_Goal_. Restate word for word the lines of the data below, from the first through the one that has "const easing_steps = 2;".

_Data extract_.
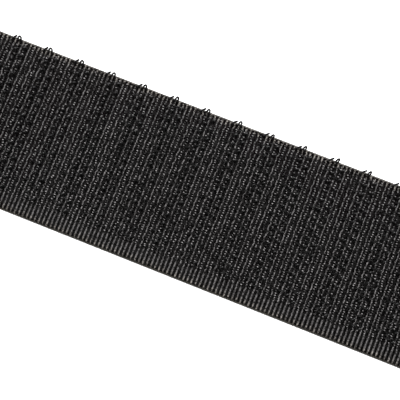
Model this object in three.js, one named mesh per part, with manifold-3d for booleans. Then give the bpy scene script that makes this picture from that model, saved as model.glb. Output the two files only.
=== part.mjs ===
// Roll of woven hook tape on a paperboard core, with its free end drawn out flat.
// The tape is wound with its hooks facing the core, so the drawn-out end leaves the
// bottom of the roll and lies on the table with its hooks up.
// Millimetres. X runs along the drawn-out tape to its free end, Y across it, Z up.

import * as THREE from "three";
import { mergeVertices } from "three/addons/utils/BufferGeometryUtils.js";
import Module from "manifold-3d";

// Tape
const tape_width = 25;
const tape_length = 2000;
const drawn_length = 108; // flat stretch, from the roll's lowest line to the cut end
const ground_thickness = 0.55; // woven ground with its back coating

// Core
const core_outer_diameter = 32;
const core_wall = 3;
const core_faces = 40;

// Winding
const core_seat_gap = 0.3; // between the core and the first turn
const turn_clearance = 0.15; // between the hook crowns and the back of the next turn
const steps_per_turn = 24;
const easing_steps = 2; // steps over which the last turn runs out level with the table

// Hook filaments. Each second filament of the tape is here, those whose hooks stand in line.
const rib_pitch = 0.6435; // from one cross rib of the ground to the next
const ribs_per_hook = 8;
const row_pitch = 1.477; // across the tape, from one filament to the next in line with it
const near_margin = 3.6; // from the near edge to the first place a filament may lie
const far_margin = 0.42; // from the far edge to the outermost filament
const filament_diameter = 0.2;
const binding_width = 0.05; // ground yarn that binds the filament down, on each side of it
const run_height = 0.12; // how far the bound filament stands above the ground
const end_margin = 1.23; // from the cut end to the first row of hooks
const nip_length = 6; // closed wedge where the flat stretch meets the roll
const hook_height = 1.45; // from the ground to the crown
const hook_bend_radius = 0.3; // of the filament's middle line
const hook_lean = 0.15; // how far the leg leans towards the far edge
const hook_skew = THREE.MathUtils.degToRad(35); // crook's heading, from back along the tape
const hook_tip_turn = Math.PI * 1.08; // angle that the crook turns through
const hook_steps = 3; // one for the leg and the rest for the crook
const hook_sides = 3;
const weld_share = 1 / 1000; // of the filament's diameter, within which two points are one

// Colours
const black_nylon = { color: 0x141414, roughness: 0.6, metalness: 0 };
const black_filament = { color: 0x1c1c1b, roughness: 0.35, metalness: 0 };
const kraft_board = { color: 0x8f7a60, roughness: 0.9, metalness: 0 };

const wasm = await Module();
wasm.setup();

// Sizes that follow from the ones above
const core_radius = core_outer_diameter / 2;
const first_radius = core_radius + core_seat_gap;
const turn_pitch = ground_thickness + hook_height + turn_clearance;
const step_angle = (2 * Math.PI) / steps_per_turn;
const easing_angle = easing_steps * step_angle;
const easing_loss = (turn_pitch * easing_angle) / (4 * Math.PI);
const wound_length = tape_length - drawn_length;
const wound_turns = turnsFor(wound_length);
const wound_angle = wound_turns * 2 * Math.PI;
const roll_radius = innerRadius(wound_angle) + ground_thickness;
const run_width = filament_diameter + 2 * binding_width;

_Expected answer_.
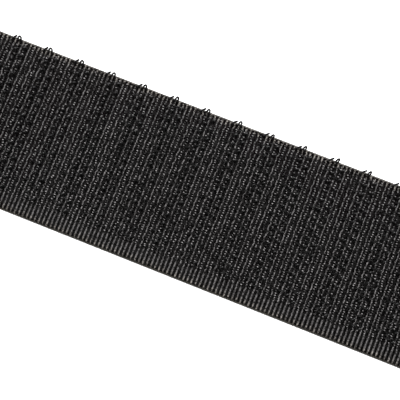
Model this object in three.js, one named mesh per part, with manifold-3d for booleans. Then give the bpy scene script that makes this picture from that model, saved as model.glb. Output the two files only.
=== part.mjs ===
// Roll of woven hook tape on a paperboard core, with its free end drawn out flat.
// The tape is wound with its hooks facing the core, so the drawn-out end leaves the
// bottom of the roll and lies on the table with its hooks up.
// Millimetres. X runs along the drawn-out tape to its free end, Y across it, Z up.

import * as THREE from "three";
import { mergeVertices } from "three/addons/utils/BufferGeometryUtils.js";
import Module from "manifold-3d";

// Tape
const tape_width = 25;
const tape_length = 2000;
const drawn_length = 108; // flat stretch, from the roll's lowest line to the cut end
const ground_thickness = 0.55; // woven ground with its back coating

// Core
const core_outer_diameter = 32;
const core_wall = 3;
const core_faces = 40;

// Winding
const core_seat_gap = 0.3; // between the core and the first turn
const turn_clearance = 0.15; // between the hook crowns and the back of the next turn
const steps_per_turn = 24;
const easing_steps = 2; // steps over which the last turn runs out level with the table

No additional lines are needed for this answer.